WHEN Israel Folau first left AFL outfit the GWS Giants, he wanted to play rugby league.
That was just last month, but now he wants to be a Wallaby.
Folau was set to sign with Ricky Stuart's Parramatta before the negotiations hit a standstill and frustrated the talented young outside back.
That was due to NRL salary cap auditor Ian Schubert stepping in and taking a tough stance, not letting the 23-year-old sign for anything less than $400,000, allowing the Waratahs to swoop with a one-year offer.
At the time Folau announced his decision to quit the AFL, he said he was keeping his options open.
However, it was widely known he had been talking to Eels officials about joining their club next year.
Stuart, who only last month spoke of his delight at the highly likely prospect of signing Folau, publicly criticised Folau's motives this week for allegedly turning his back on the Parramatta club.
Folau has also been branded as a mercenary for leaving the Eels high and dry and signing for more money at the Waratahs franchise.
But the freelance footballer went back to reference his November 1 press conference after he quit the AFL, when he signed with NSW yesterday.
He reiterated that last month he did not make any guarantees he would join the 13-man code.
"I didn't promise anything.

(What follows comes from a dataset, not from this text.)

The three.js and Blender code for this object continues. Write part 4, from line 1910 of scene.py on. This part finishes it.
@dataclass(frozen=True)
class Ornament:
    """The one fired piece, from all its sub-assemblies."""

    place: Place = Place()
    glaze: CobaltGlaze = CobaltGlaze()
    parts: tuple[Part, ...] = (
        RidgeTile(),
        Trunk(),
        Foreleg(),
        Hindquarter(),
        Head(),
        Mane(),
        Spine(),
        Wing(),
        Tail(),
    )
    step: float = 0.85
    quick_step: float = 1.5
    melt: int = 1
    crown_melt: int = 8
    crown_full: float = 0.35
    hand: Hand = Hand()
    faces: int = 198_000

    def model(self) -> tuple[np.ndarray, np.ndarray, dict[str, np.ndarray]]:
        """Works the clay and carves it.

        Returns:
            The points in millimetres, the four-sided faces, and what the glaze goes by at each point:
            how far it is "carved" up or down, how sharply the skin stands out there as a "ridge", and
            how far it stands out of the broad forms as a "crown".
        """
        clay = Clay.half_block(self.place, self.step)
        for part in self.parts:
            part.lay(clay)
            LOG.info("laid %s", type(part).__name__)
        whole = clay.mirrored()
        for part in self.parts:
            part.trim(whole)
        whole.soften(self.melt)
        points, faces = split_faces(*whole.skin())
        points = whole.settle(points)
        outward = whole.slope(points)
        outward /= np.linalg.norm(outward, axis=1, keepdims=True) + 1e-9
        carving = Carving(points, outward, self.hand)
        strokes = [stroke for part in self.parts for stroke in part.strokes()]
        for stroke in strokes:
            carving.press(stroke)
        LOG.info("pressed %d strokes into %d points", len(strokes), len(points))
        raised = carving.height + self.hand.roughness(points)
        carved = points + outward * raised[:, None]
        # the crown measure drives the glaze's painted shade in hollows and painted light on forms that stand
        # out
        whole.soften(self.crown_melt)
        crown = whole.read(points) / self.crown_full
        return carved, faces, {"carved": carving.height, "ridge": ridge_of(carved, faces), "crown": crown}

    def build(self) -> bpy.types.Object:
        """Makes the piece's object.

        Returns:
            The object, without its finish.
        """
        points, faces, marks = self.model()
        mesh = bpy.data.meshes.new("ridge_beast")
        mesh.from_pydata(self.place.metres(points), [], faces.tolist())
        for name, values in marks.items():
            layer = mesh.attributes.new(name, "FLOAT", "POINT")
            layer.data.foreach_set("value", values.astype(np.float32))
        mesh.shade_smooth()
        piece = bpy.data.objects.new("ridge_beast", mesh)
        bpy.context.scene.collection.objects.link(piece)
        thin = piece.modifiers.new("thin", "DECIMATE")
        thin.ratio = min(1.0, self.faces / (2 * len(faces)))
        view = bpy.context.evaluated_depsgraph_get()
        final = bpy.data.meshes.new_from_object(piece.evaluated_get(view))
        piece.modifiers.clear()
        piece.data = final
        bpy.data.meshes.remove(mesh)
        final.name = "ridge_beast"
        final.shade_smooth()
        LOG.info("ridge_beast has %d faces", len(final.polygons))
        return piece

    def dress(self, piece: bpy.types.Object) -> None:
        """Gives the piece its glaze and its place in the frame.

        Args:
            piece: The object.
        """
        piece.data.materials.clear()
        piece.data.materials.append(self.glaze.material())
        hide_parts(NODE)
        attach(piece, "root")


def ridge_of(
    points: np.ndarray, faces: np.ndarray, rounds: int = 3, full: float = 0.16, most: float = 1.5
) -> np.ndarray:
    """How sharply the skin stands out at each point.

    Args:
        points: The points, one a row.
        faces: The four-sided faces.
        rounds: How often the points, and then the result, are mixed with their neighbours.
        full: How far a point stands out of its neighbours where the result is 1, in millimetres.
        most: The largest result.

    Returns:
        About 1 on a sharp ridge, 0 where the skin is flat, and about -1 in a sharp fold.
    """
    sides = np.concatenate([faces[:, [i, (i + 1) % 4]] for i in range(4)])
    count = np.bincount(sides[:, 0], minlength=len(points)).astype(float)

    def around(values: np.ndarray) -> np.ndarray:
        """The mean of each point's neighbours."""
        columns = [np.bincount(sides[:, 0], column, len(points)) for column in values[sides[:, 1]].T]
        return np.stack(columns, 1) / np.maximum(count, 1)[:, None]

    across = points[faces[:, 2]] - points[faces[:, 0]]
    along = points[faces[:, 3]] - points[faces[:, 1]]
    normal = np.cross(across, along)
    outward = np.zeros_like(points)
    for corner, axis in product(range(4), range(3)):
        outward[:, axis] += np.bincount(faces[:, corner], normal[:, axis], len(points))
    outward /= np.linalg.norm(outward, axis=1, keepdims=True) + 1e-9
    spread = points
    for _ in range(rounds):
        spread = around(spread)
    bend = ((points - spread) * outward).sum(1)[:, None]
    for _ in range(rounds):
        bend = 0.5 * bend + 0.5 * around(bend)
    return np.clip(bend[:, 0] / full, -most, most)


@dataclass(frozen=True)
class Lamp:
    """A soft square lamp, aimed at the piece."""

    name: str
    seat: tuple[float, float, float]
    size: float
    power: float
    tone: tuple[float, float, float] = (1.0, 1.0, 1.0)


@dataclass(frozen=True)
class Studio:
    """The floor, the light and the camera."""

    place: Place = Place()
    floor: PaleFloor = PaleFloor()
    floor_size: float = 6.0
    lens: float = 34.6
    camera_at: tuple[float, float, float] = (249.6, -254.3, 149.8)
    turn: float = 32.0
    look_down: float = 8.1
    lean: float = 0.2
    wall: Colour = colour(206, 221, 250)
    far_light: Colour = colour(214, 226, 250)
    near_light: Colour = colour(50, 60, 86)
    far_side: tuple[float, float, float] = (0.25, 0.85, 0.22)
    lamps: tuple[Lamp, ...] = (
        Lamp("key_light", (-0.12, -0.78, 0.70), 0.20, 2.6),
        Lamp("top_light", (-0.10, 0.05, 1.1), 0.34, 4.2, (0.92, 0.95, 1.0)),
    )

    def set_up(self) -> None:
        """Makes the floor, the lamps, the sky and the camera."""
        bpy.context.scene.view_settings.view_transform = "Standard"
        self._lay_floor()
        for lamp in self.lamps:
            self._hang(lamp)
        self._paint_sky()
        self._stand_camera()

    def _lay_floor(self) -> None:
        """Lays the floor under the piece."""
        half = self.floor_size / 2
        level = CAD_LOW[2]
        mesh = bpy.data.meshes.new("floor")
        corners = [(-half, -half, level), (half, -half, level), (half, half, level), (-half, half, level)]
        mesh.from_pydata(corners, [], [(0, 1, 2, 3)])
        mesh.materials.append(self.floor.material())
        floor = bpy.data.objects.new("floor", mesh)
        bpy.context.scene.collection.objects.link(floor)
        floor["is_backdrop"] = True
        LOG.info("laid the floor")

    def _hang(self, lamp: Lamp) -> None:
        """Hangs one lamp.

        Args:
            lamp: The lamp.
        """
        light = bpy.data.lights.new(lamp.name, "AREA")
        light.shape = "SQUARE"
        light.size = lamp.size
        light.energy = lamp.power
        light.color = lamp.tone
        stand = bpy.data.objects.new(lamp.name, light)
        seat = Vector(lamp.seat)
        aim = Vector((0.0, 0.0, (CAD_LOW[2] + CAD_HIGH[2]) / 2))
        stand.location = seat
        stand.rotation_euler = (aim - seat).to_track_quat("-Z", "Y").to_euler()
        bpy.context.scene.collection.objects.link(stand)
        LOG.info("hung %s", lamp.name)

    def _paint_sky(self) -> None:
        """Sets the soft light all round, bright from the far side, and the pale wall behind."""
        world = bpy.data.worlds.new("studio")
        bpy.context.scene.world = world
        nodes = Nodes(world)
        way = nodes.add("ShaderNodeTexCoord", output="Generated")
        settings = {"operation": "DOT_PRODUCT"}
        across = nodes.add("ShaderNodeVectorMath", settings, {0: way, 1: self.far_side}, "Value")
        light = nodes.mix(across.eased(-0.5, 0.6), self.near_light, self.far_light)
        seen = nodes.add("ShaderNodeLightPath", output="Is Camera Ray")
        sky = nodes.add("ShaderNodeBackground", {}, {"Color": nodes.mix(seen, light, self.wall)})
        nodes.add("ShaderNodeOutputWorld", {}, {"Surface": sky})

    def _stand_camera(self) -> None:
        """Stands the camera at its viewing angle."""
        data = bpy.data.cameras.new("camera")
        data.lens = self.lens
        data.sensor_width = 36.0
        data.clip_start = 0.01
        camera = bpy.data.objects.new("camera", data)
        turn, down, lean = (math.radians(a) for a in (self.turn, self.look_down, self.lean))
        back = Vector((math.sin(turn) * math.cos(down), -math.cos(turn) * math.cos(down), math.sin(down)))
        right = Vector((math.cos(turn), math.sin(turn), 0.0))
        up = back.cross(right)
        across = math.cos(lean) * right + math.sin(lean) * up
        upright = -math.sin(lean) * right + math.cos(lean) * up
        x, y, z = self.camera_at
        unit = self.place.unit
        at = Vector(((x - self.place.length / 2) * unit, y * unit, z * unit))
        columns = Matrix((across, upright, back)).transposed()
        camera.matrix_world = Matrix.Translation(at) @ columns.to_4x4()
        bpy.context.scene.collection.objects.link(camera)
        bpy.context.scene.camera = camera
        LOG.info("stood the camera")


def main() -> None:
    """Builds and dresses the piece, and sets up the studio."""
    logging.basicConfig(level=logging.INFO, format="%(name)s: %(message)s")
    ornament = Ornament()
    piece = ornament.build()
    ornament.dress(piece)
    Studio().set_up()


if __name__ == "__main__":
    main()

Like I said in the press conference, from the time I left the Giants all my options were open in rugby league and rugby union," he said.
Folau then went on to say he would love to go on and represent the Wallabies in the same fashion as former league-turned rugby union converts Wendell Sailor, Lote Tuqiri and Mat Rogers.

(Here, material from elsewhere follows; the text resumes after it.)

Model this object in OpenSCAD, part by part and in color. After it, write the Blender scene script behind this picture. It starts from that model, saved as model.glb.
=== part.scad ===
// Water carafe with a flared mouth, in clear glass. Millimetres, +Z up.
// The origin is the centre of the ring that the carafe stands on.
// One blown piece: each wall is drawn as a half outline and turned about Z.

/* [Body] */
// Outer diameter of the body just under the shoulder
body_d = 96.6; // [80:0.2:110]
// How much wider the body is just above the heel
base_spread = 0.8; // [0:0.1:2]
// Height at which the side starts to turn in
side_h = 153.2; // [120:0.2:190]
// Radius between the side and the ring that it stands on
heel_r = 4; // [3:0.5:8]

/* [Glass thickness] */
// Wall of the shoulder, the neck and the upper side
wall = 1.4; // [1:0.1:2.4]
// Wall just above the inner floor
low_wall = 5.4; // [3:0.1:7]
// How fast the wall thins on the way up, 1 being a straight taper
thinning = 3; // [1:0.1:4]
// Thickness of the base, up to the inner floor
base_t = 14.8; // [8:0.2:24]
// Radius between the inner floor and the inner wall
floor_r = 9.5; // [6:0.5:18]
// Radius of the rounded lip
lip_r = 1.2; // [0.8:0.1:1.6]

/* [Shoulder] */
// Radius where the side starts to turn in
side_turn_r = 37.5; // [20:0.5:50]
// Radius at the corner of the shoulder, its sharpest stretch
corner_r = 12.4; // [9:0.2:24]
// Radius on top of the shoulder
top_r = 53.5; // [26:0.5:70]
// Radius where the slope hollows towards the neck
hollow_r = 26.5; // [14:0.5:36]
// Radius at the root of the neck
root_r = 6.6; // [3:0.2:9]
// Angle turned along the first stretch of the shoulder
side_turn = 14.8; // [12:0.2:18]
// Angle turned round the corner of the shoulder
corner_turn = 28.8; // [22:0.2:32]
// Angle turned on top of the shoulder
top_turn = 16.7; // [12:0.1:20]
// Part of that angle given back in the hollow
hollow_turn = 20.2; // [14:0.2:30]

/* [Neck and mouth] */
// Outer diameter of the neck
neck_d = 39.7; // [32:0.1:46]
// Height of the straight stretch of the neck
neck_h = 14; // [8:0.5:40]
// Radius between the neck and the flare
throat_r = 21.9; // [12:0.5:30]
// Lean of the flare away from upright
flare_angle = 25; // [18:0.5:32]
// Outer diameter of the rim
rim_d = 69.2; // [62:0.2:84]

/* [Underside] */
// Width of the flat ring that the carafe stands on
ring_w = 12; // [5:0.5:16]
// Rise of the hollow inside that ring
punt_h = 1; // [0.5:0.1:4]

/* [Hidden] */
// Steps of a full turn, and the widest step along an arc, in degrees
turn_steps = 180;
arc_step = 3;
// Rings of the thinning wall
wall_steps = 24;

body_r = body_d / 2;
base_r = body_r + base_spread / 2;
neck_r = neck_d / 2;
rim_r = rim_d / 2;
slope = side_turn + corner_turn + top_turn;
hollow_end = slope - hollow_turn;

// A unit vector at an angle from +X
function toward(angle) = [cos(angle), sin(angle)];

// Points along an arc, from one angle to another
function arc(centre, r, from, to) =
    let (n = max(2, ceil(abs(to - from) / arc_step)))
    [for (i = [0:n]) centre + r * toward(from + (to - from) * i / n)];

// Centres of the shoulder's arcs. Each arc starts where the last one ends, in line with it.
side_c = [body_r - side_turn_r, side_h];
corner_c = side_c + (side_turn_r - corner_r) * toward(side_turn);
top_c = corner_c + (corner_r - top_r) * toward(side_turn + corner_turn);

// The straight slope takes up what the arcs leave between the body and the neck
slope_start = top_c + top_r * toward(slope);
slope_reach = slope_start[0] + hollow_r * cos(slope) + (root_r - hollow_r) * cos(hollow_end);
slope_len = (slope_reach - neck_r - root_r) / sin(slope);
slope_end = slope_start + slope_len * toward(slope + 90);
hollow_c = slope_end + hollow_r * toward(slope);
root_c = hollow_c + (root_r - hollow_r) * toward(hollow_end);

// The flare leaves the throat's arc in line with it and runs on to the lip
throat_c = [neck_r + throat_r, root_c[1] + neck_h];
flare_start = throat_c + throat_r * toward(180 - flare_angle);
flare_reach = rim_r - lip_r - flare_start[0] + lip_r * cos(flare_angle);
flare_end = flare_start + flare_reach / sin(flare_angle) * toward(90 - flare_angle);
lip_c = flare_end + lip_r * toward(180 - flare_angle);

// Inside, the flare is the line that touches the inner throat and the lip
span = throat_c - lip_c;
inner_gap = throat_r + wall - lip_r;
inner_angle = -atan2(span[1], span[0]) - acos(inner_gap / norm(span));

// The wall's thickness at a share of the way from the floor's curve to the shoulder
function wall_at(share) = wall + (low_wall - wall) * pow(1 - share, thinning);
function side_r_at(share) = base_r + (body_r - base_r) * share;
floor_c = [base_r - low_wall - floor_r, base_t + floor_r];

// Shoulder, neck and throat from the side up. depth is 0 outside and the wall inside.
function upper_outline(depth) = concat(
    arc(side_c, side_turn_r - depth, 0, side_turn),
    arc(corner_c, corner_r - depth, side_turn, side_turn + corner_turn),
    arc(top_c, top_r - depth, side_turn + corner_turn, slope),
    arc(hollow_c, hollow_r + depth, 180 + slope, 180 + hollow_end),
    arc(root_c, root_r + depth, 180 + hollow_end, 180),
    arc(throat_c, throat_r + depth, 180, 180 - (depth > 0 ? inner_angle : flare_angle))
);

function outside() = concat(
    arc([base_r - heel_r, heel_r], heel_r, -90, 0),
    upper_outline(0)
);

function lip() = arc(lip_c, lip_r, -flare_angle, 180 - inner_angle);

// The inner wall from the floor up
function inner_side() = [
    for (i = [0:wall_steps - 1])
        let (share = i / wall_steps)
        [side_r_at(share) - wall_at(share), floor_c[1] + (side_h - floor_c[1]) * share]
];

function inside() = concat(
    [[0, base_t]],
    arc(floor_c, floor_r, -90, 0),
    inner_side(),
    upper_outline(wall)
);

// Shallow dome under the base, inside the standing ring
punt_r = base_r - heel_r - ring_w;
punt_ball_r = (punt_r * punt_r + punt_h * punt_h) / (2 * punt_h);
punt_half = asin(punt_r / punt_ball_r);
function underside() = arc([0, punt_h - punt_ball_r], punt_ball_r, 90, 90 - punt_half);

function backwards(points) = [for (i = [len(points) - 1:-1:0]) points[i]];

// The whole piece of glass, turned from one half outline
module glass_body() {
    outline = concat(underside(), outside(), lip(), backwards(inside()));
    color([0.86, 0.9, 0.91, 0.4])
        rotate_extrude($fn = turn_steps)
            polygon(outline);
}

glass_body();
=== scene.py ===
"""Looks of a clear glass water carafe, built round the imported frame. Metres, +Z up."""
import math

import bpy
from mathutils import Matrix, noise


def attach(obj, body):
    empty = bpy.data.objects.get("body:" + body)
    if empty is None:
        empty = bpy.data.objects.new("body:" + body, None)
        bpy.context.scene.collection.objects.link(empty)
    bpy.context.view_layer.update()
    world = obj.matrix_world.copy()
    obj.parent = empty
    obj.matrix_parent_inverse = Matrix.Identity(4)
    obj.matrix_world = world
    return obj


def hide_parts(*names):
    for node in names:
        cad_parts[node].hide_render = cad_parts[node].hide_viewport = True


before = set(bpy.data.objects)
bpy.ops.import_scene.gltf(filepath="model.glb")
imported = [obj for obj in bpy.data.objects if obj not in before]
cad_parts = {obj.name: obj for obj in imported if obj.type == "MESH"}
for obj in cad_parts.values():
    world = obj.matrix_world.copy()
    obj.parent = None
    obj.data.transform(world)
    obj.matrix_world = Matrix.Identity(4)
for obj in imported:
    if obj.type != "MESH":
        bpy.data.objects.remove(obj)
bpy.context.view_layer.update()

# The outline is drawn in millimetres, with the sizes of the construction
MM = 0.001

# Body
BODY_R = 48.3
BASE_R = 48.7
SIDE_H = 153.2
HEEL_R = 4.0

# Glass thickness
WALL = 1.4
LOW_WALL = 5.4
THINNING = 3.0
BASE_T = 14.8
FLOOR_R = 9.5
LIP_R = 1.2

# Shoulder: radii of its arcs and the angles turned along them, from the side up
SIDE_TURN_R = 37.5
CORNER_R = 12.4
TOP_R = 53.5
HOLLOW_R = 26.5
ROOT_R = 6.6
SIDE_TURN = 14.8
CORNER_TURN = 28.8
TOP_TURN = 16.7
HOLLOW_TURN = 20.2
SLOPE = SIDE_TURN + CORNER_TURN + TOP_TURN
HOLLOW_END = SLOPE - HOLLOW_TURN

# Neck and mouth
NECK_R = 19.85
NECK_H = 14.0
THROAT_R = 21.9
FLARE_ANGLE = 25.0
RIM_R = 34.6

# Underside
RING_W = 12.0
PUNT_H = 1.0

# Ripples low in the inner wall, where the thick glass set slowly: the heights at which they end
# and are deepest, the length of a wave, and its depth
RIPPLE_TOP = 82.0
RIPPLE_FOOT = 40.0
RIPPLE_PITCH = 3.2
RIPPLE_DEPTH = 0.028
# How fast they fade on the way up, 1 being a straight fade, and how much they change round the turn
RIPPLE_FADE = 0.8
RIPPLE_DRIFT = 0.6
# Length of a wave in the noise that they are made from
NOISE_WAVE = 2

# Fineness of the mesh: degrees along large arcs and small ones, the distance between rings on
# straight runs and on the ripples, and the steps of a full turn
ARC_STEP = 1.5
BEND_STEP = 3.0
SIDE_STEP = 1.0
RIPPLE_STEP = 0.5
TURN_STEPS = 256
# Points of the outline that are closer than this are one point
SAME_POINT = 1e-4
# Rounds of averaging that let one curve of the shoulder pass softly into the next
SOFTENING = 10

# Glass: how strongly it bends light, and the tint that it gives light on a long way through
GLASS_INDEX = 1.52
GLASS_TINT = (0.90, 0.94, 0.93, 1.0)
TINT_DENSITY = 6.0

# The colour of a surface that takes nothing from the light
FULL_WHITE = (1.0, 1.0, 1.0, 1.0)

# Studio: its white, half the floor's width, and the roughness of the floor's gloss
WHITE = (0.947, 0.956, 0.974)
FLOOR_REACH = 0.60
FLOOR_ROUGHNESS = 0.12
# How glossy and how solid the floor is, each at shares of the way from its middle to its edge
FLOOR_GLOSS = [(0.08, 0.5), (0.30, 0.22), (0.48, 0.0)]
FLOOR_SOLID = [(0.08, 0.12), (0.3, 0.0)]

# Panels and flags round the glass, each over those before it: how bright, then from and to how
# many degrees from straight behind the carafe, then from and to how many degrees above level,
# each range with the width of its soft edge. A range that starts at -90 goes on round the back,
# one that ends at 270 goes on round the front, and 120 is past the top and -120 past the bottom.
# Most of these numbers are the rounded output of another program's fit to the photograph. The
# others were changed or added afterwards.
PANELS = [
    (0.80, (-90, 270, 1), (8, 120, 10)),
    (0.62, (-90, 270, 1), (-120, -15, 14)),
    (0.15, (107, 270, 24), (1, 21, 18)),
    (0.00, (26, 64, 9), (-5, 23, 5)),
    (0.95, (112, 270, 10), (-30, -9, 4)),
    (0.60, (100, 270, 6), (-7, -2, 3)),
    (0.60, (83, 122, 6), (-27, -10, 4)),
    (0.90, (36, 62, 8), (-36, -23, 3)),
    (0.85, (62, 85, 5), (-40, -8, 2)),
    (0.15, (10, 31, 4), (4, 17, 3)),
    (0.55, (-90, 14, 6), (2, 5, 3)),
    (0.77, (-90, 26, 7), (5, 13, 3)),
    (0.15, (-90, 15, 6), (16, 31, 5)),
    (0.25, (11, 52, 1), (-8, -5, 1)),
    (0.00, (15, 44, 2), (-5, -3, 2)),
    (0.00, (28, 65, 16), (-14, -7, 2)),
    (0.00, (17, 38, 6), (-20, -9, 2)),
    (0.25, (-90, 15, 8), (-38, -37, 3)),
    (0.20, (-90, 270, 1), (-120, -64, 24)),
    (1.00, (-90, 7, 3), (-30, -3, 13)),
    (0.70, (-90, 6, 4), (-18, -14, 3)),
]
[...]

"Obviously I do, yeah. Everyone wants to represent their country," he said.
"When I met (Waratahs coach) Michael (Cheika), things felt good and felt right for me.

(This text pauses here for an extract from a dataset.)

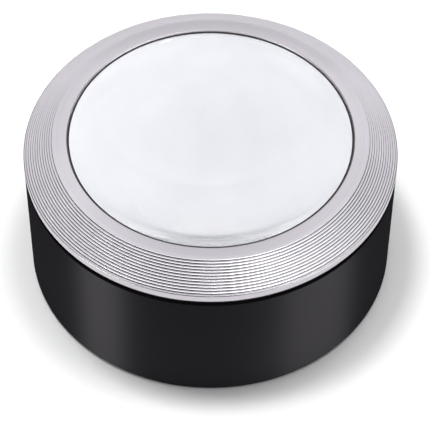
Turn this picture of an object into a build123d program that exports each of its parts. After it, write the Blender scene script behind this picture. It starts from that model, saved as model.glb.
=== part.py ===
from build123d import *

import os
from math import cos, radians, sin, sqrt

# Lighted desktop magnifying glass: a domed lens in a ribbed metal ring, on a drum that stands on the page.
#
# Frame: +Z up, origin at the centre of the foot's underside, +Y towards the back.
# Sizes are in millimetres, and azimuths in degrees counted from +X.

os.makedirs("parts", exist_ok=True)

# ---- Driving dimensions -------------------------------------------------------------------------

OUTER_R = 49.5  # drum and ring, outside
APERTURE_R = 37.7  # clear opening of the ring over the lens
GAP = 0.1  # clearance between parts that slide together or drop in

# Heights above the table
SHELL_FOOT_Z = 0.6
SHELL_TOP_Z = 37.4
RING_LOW_Z = 38.9
RING_EDGE_Z = 40.9
LAND_Z = 46.15

# ---- Drum ---------------------------------------------------------------------------------------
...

"When I make decisions, I do them on how I feel and what feels good for me."
Folau maintained him and his manager Isaac Moses had nothing to regret from their talks with the Eels.
"I met with Parramatta on Friday and for me there was nothing to hide," he said.
"I told them what my decision was and how I was feeling and that's how I operate. I've got nothing to hide.
"If I was entirely in it for the money, I could've stayed in AFL and played out the next two years, but I walked away from that deal.
"When I left (AFL) my first preference was to come back and play rugby league, but things didn't work out the way I would've liked."